Face à ces «ingérences» qui déstabiliseraient l’indépendance du pays, le gouverneur s’interroge : «Jusqu’à quand allons-nous rester ainsi? Le pays c’est moi, c’est vous, c’est nous tous. Je n’ai pas de réponses face à ces questions sur la souveraineté, mais je suis persuadé qu’ensemble nous pouvons contribuer à trouver des solutions. Doit-on accepter qu’on soit déjà «mort» comme l’ancien colon le veut à travers le nom qu’elle nous a donné?», se demande le gouverneur qui va jusqu’à suggérer de changer le nom de «Comores» qui, selon lui, «renvoie à l’article de la mort».
«…Nous sommes passés à la discutable prononciation française de «comme-mort», le pays mort-né. Nous nous transformerons par la suite en «como-riens», comme un rien suspendu dans le temps. Quand la France décide de déplacer sa capitale de Dzaoudzi à Moroni, «Undroni» – le véritable nom de l’ancien chef-lieu de Ngazidja qui signifie là où il fait bon vivre – mue à son tour et «Undroni» devient «mort-au-nid», considère Anissi Cahmsidine.
«Périlleux?»
Anissi Chamsidine reconnait, dans sa lancée, qu’il est périlleux pour une autorité comorienne de parler de souveraineté dans la mesure où des président comoriens auraient été assassinés par la France juste pour avoir osé imaginer un peu plus d’indépendance pour leur pays. «La jeune République des Comores, revendiquant son indépendance, va vite apprendre à ravaler sa salive dans une guerre qui, très vite, va la dépasser. Un premier président assassiné en 1978 servira à réimposer le diktat de la France. Ali Soilihi sera enterré et oublié, et ce, malgré le projet d’autonomie réelle qu’il envisageait pour l’archipel. Ahmed Abdallah le suivra dans la tombe.
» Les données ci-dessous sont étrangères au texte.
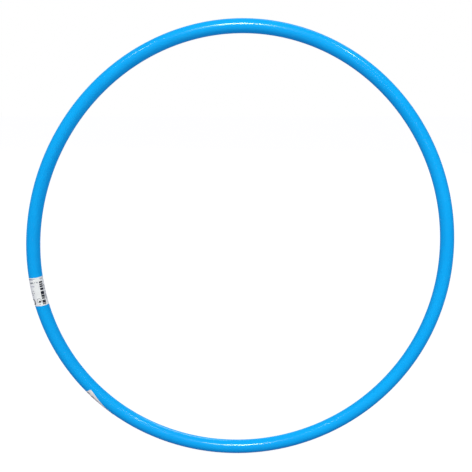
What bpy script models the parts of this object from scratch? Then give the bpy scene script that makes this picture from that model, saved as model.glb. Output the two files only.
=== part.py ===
"""A plastic hoop: one round tube bent into a ring and closed on an inner plug with four staples.

Frame: metres, +Z up. The hoop hangs upright in the XZ plane with its front towards -Y, and its
origin is at the centre of its box. Each piece is first made along a straight tube, where X is the
distance from the joint (clockwise round the hoop as seen from the front), Y is towards the rear and
Z is away from the hoop's centre. It is then bent round the hoop.
"""

import math

import bmesh
import bpy
from mathutils import Matrix, Vector

# Tube
HOOP_OUTER_DIAMETER = 0.600  # of the hoop before its own weight pulls it out of round
TUBE_DIAMETER = 0.0192
TUBE_WALL = 0.0015
BUTT_GAP = 0.0004  # between the two ends of the tube, at the joint

# How far the soft hoop is out of round, as shares of its radius, and towards which side. Sides are
# angles in the front view, anticlockwise from +X.
OVAL_SHARE = 0.0195
OVAL_SIDE = math.radians(78.4)
TRILOBE_SHARE = 0.0056
TRILOBE_SIDE = math.radians(91.3)

# Joint
JOINT_SIDE = math.radians(192.15)
FIT_GAP = 0.0003  # between any two pieces that touch
PLUG_WALL = 0.0020
PLUG_CHAMFER = 0.0010
PLUG_END_MARGIN = 0.008  # how far the plug runs on past its staples

# Staples
STAPLE_CROWN = 0.010
STAPLE_GRIP = 0.0020  # how far a leg reaches past the plug's wall
STAPLE_WIDTH = 0.0013
STAPLE_THICKNESS = 0.0006
STAPLE_LABEL_GAP = 0.0015  # along the tube, from the wrap label to a staple
STAPLE_TURN = math.radians(24)  # round the tube, from its rearmost line to a staple

# Paper labels: length is along the tube, reach is round it, and tilt is each label's turn on the
# tube's surface, clockwise as seen from outside with the hoop's centre below
LABEL_THICKNESS = 0.00015
WRAP_LABEL_LENGTH = 0.041
WRAP_LABEL_REAR_GAP = 0.0042  # between the label's two ends, on the rear of the tube
WRAP_LABEL_TILT = math.radians(2.1)
CORNER_LABEL_LENGTH = 0.050
CORNER_LABEL_REACH = 0.025
CORNER_LABEL_TILT = math.radians(10.4)
CORNER_SIDE = math.radians(223.8)  # where the corner label's first corner lies on the hoop
CORNER_TURN = math.radians(-4.2)  # and how far it lies outwards from the tube's front line

# Mesh fineness
TUBE_SIDES = 20
LARGEST_SAG = 0.00015  # of a straight facet under the ring's true arc
LABEL_FACET = math.radians(12)  # round the tube
ROUNDING = 0.000001  # allowed when a vertex is found by its place

TUBE_RADIUS = TUBE_DIAMETER / 2
BORE_RADIUS = TUBE_RADIUS - TUBE_WALL
PLUG_RADIUS = BORE_RADIUS - FIT_GAP
PLUG_BORE_RADIUS = PLUG_RADIUS - PLUG_WALL
RING_RADIUS = HOOP_OUTER_DIAMETER / 2 - TUBE_RADIUS
RING_LENGTH = 2 * math.pi * RING_RADIUS
RING_FACETS = math.ceil(math.pi / math.acos(1 - LARGEST_SAG / RING_RADIUS))
LABEL_SURFACE = TUBE_RADIUS + FIT_GAP

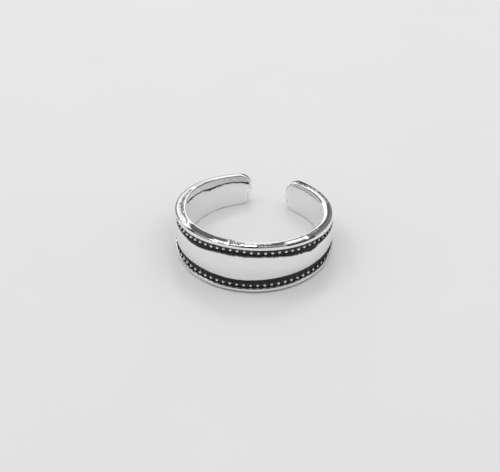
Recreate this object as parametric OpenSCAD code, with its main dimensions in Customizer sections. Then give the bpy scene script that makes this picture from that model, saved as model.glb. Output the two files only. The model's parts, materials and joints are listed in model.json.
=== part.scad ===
// Open toe ring, cast in one piece, lying on its lower rim as it rests on a table.
// +Z is up, the wide front of the band faces -Y and the gap between its ends faces +Y.
// The origin is where the axis of the toe hole meets the table.

/* [Band] */
// Radius of the toe hole
bore_r = 7.55; // [6.5:0.05:9]
// Thickness of the band from the toe hole to the outside of its rims
wall = 1.2; // [1:0.05:1.6]
// Height of the band at its front
front_h = 5.95; // [4.8:0.05:7]
// Height of the band at its back, which the band tapers down to
back_h = 3.45; // [3:0.05:4.6]
// Rounding of the outer edge of each rim
outer_round = 0.25; // [0.15:0.05:0.4]
// Rounding of the inner edge of each rim
inner_round = 0.25; // [0.1:0.05:0.4]

/* [Ends] */
// Angle of the gap between the two ends, around the toe hole
gap_angle = 29; // [16:1:60]
// Radius of the rounded corners of each end, seen from behind
nose_r = 1.6; // [0.8:0.05:1.65]
// Bevel across the thickness of each end
end_bevel = 0.25; // [0.1:0.05:0.35]

/* [Grooves] */
// Height of the polished rim above the upper groove
upper_rim_w = 0.45; // [0.35:0.05:0.6]
// Height of the polished rim below the lower groove
lower_rim_w = 0.65; // [0.5:0.05:0.7]
// Height of the upper groove
upper_groove_w = 0.8; // [0.7:0.05:1]
// Height of the lower groove
lower_groove_w = 1.05; // [0.7:0.05:1.2]
// Depth of both grooves
groove_depth = 0.3; // [0.15:0.05:0.4]

/* [Beads] */
// Diameter of a bead
bead_d = 0.4; // [0.3:0.02:0.46]
// Height of a bead's middle from the nearer edge of the band
bead_inset = 0.91; // [0.88:0.01:0.95]
// How far a bead's middle stands out of the groove's floor
bead_lift = 0.05; // [0:0.01:0.1]
// Angle from one bead to the next around the ring
bead_pitch = 5.05; // [4.2:0.05:7]
// Beads to each side of the one at the front
side_beads = 22; // [8:1:24]

/* [Hidden] */
// Steps that each rounded edge is turned in
round_steps = 3;
// Angle of one such step
round_step = 90 / round_steps;
// Radius of the outside, across the two rims
outer_r = bore_r + wall;
// Tilt of either edge of the band against the plane square to the toe hole
taper = atan((front_h - back_h) / (4 * outer_r));
// Distance between the two edges along the axis of the toe hole
mid_h = (front_h + back_h) / 2;
// Length that a cutting shape runs past what it cuts
past = front_h * tan(round_step / 2);
// Share of a bead's pitch from the last bead's middle to the end of its groove
end_share = 0.7;
// Angle to each side of the front at which the grooves end
groove_end = (side_beads + end_share) * bead_pitch;
// Height that the rounding of an end starts at above the band's own edge
nose_over = 0.08;
// Half the height that the rounded ends are drawn at
nose_half = back_h / 2 + nose_over;
// Half the width of the gap at the outside of the ring
half_gap_w = outer_r * tan(gap_angle / 2);
$fn = 96;

// Points of an arc in round_steps chords
function arc(x, y, r, from, to) =
    [for (i = [0:round_steps]) let (a = from + (to - from) * i / round_steps)
        [x + r * cos(a), y + r * sin(a)]];

// Turns +Z onto the axis of the toe hole, with the origin kept on the lower edge
module along_hole() {
    rotate([-taper, 0, 0]) children();
}

// The lower edge is drawn as it lies: z is the depth into the band
module from_lower_edge() {
    children();
}

// The upper edge is drawn the same way and turned over onto the top of the band
module from_upper_edge() {
    along_hole() translate([0, 0, mid_h]) rotate([-taper, 0, 0]) mirror([0, 0, 1]) children();
}

// Section of an edge of the band, rounded outside and inside, and open past the walls
module edge_section() {
    deep = 2 * front_h;
    polygon(concat(
        [[outer_r + past, deep], [outer_r + past, outer_round + past / tan(round_step / 2)]],
        arc(outer_r - outer_round, outer_round, outer_round, 0, -90),
        arc(bore_r + inner_round, inner_round, inner_round, 270, 180),
        [[bore_r - past, inner_round + past / tan(round_step / 2)], [bore_r - past, deep]]));
}

module edge() {
    rotate_extrude() edge_section();
}

// Plain tube around the toe hole, longer than the band at both ends
module tube() {
    along_hole() translate([0, 0, -front_h]) difference() {
        cylinder(r = outer_r, h = 3 * front_h);
        translate([0, 0, -past]) cylinder(r = bore_r, h = 3 * front_h + 2 * past);
    }
}

// Full ring: the tube between its two tilted, rounded edges
module ring_blank() {
    intersection() {
        tube();
        from_lower_edge() edge();
        from_upper_edge() edge();
    }
}

// Groove that runs around the front and both sides, at a depth rim_w from the edge
module groove(rim_w, groove_w) {
    rotate([0, 0, -90 - groove_end]) rotate_extrude(angle = 2 * groove_end)
        translate([outer_r - groove_depth, rim_w]) square([groove_depth + past, groove_w]);
}

module bead_row() {
    for (i = [-side_beads:side_beads])
        rotate([0, 0, i * bead_pitch - 90])
            translate([outer_r - groove_depth + bead_lift, 0, bead_inset]) sphere(d = bead_d);
}

// Half of the space between the ends, seen from behind: x = 0 is the end itself
module half_gap_outline() {
    difference() {
        translate([-half_gap_w, -2 * back_h]) square([half_gap_w + nose_r, 4 * back_h]);
        for (edge_side = [-1, 1])
            translate([nose_r, edge_side * (nose_half - nose_r)]) circle(r = nose_r);
        translate([0, nose_r - nose_half]) square([nose_r, 2 * (nose_half - nose_r)]);
    }
}

// Square bar that bevels the corner of an end where it meets a wall of the ring
module bevel_bar(wall_r) {
    translate([0, wall_r, 0]) rotate([0, 0, 45])
        cube([end_bevel * sqrt(2), end_bevel * sqrt(2), 3 * front_h], center = true);
}

// Takes the space between the ends out of the ring, square to the wall at each end
module gap() {
    along_hole() translate([0, 0, mid_h / 2]) for (side = [0, 1]) mirror([side, 0, 0])
        rotate([0, 0, -gap_angle / 2]) {
            translate([0, outer_r + past, 0]) rotate([90, 0, 0])
                linear_extrude(outer_r + past) half_gap_outline();
            bevel_bar(bore_r);
            bevel_bar(outer_r);
        }
}

// The whole ring: rims, raised panel and beads are one casting
module band() {
    color("silver") {
        difference() {
            ring_blank();
            from_upper_edge() groove(upper_rim_w, upper_groove_w);
            from_lower_edge() groove(lower_rim_w, lower_groove_w);
            gap();
        }
        from_upper_edge() bead_row();
        from_lower_edge() bead_row();
    }
}

band();
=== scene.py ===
# %% [markdown]
# An open toe ring in silver.
#
# The real ring is one small casting. Its band is wide in front and open behind, and two grooves
# of tiny beads run round it, blackened so that the beads stand out. This lesson draws the band
# as a flat strip, rolls it up, sets the beads into it and then gives each face its finish. The
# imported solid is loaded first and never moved, because the mesh below takes its sizes from it.

# %% Load the solid model as a fixed frame
import json
import math
import random
from types import SimpleNamespace

import bmesh
import bpy
import numpy as np
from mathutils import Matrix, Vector


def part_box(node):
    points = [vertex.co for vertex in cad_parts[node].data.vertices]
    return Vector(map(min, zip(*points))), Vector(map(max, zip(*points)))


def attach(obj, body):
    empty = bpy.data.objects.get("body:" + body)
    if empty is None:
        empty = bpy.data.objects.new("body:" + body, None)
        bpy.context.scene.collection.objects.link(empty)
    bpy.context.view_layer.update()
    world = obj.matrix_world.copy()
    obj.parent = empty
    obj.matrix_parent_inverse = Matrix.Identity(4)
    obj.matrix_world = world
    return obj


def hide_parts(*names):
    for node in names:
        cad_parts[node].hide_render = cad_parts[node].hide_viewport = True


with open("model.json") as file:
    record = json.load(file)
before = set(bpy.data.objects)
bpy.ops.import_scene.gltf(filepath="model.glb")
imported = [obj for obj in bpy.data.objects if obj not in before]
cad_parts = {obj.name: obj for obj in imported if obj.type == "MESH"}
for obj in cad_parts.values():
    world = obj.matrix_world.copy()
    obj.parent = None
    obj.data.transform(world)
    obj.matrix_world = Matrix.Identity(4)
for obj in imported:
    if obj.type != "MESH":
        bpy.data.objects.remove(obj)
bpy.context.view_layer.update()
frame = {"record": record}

# %% [markdown]
# A ring is measured round its hole. The toe hole's radius and the lean of its axis come from
# the mount in the record, and the outer radius is half the width of the solid. The other sizes
# are the ones that a goldsmith would note down, in millimetres. They are multiplied by MM where
# points are placed, since every object in the scene is in metres.

# %% Sizes of the band
MM = 0.001
toe_hole = next(m for m in frame["record"]["mounts"] if m["name"] == "toe_hole")
low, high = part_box("band")
bore_r = toe_hole["dims"]["r_mm"]
outer_r = (high.x - low.x) / 2 / MM
wall_r = (bore_r + outer_r) / 2
taper = math.atan2(toe_hole["axis"][1], toe_hole["axis"][2])
front_h = 5.95
mid_h = front_h - 2 * outer_r * math.tan(taper)
print(f"hole {2 * bore_r:.2f} mm, outside {2 * outer_r:.2f} mm, "
      f"band {front_h:.2f} mm high in front and {2 * mid_h - front_h:.2f} mm behind")

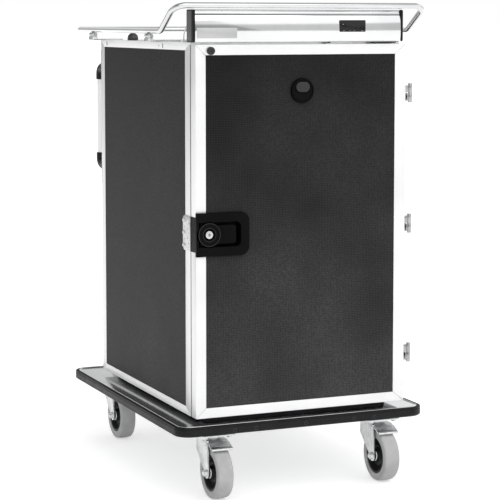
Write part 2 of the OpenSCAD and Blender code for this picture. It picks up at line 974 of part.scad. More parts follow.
// Recessed appliance inlet with three contact pins
module mains_inlet() {
    color(black) in_frame()
        translate([inlet_x, unit_rear, body_z + inlet_up]) {
            difference() {
                union() {
                    block([-4, 0, -4], [inlet_w + 4, 3, inlet_h + 4]);
                    block([seat_gap, -24, seat_gap], [inlet_w - seat_gap, 0, inlet_h - seat_gap]);
                }
                block([6, -20, 5], [inlet_w - 6, 3 + cut, inlet_h - 5]);
            }
            for (x = [-10, 0, 10])
                block([inlet_w / 2 + x - 1, -20.5, inlet_h / 2 - 3], [inlet_w / 2 + x + 1, -5, inlet_h / 2 + 3]);
        }
}

module condenser_fan() {
    color(black) in_frame()
        translate([unit_fan_x, unit_fan_y, unit_fan_z])
            fan_wheel();
}

// Push handles

handle_x = half_w - handle_in;
handle_y = body_rear + handle_out;
handle_top = body_top - handle_down;
mount_h = 100;
mount_r = 18.5;
mount_sleeve_l = 16;
mount_bend_r = 22;
mount_foot_z = 10;
mount_foot_t = 6;
mount_foot_half = 19;
grip_low = handle_top - handle_l + mount_h;
grip_high = handle_top - mount_h;

module push_handle_grips() {
    color(aluminium) in_frame()
        for (side = [-1, 1])
            translate([side * handle_x, handle_y, grip_low])
                cylinder(h = grip_high - grip_low, d = grip_d);
}

// End of a handle: sleeve, elbow and arm to the long foot on the cabinet's back
module handle_mount() {
    arm_z = mount_sleeve_l + mount_bend_r;
    cylinder(h = mount_sleeve_l, r = mount_r);
    translate([0, -mount_bend_r, mount_sleeve_l])
        rotate([90, 0, 90])
            rotate_extrude(angle = 90)
                translate([mount_bend_r, 0])
                    circle(mount_r);
    rod([0, -mount_bend_r, arm_z], [0, -handle_out, arm_z], mount_r);
    block(
        [-mount_foot_half, -handle_out, mount_foot_z],
        [mount_foot_half, -handle_out + mount_foot_t, mount_h]
    );
}

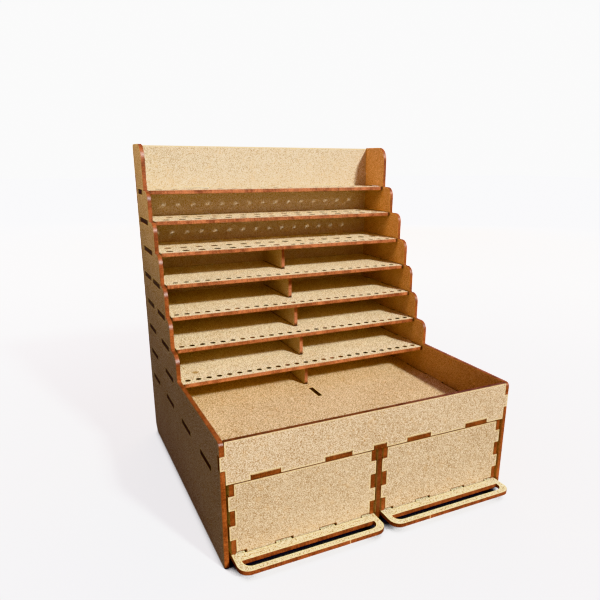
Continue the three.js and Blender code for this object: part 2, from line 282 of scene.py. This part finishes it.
def board_mesh(node, marks=()):
    """The node's board: round holes, smooth corners, chamfered cuts and attributes for its finish."""
    across, u, v = board_axes(node)
    low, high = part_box(node)
    loops = []
    for loop in face_loops(node):
        loop = without_straight_points(loop)
        circle = round_hole(loop)
        loops.append(circle if circle is not None else resampled(finer_arcs(loop), marks))
    coordinates, faces, cut, smoke_and_shade, pale = [], [], [], [], []
    inner = {1: [], -1: []}

    def add_ring(points, height, value, smoke_and_shade_values, pales):
        first = len(coordinates)
        for point, s, p in zip(points, smoke_and_shade_values, pales):
            place = [0.0, 0.0, 0.0]
            place[across], place[u], place[v] = height, float(point[0]), float(point[1])
            coordinates.append(place)
            cut.append(value)
            smoke_and_shade.append(float(s))
            pale.append(p)
        return list(range(first, len(coordinates)))

    def add_band(outer, other, side):
        count = len(outer)
        for i in range(count):
            j = (i + 1) % count
            quad = [outer[i], outer[j], other[j], other[i]]
            faces.append(quad if side > 0 else quad[::-1])

    for loop in loops:
        smoke_and_shade_values = smoke_and_shade_along(node, loop, signed_area(loop) < 0)
        pales = unburnt_along(loop, marks)
        walls = {}
        for side, face in ((1, high[across]), (-1, low[across])):
            before = None
            for distance, value in RINGS:
                height = face - side * CHAMFER if distance == 0 else face
                ring = add_ring(inset(loop, distance), height, value, smoke_and_shade_values, pales)
                if before is None:
                    walls[side] = ring
                else:
                    add_band(before, ring, side)
                before = ring
            inner[side] += before
        add_band(walls[-1], walls[1], 1)
    for triangle in filled([inset(loop, RINGS[-1][0]) for loop in loops]):
        faces.append([inner[1][i] for i in triangle])
        faces.append([inner[-1][i] for i in reversed(triangle)])

    mesh = bpy.data.meshes.new(f"{node}_board")
    mesh.from_pydata(coordinates, [], faces)
    for name, values in (("cut", cut), ("smoke_and_shade", smoke_and_shade), ("pale", pale)):
        mesh.attributes.new(name, "FLOAT", "POINT").data.foreach_set("value", values)
    mesh.shade_smooth()
    mesh.set_sharp_from_angle(angle=SHARP_ANGLE)
    return mesh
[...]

Les mêmes hommes de main de la France sous ses tropiques se chargeront de le liquider», raconte Anissi Chamsidine à la vingt-troisième page de ses questions avant de soutenir que feu, Taki Abdoulkarim, a subi le même sort «empoisonné, assure-t-il, depuis une villa de Marbella par le même réseau d’hommes de main».Pendant ses échanges au Mouzdalifa House, on n’a pu se dire qu’il est bien difficile de parler de souveraineté dans un pays où le vivre ensemble est difficile et où les citoyens ont formidablement bien à se rejeter la patate chaude.
Alors, qui?
Durant sa séance de partage avec les collégiens au New Select, on a pu se rendre compte à quel point les jeunes scolaires connaissaient peu l’histoire des relations entre la France et les Comores. La question est, dans ces conditions, «qui va porter le fardeau et défendre cette autonomie si la jeune génération ignore la mémoire de son pays?»Encore une fois, comme dans pas mal de pays africains, l’histoire va être déformée et réécrite pas des étrangers pour une génération qui va oublier jusqu’au shiKomori qui n’est, rappelons-le, toujours pas enseigné dans l’école de la République.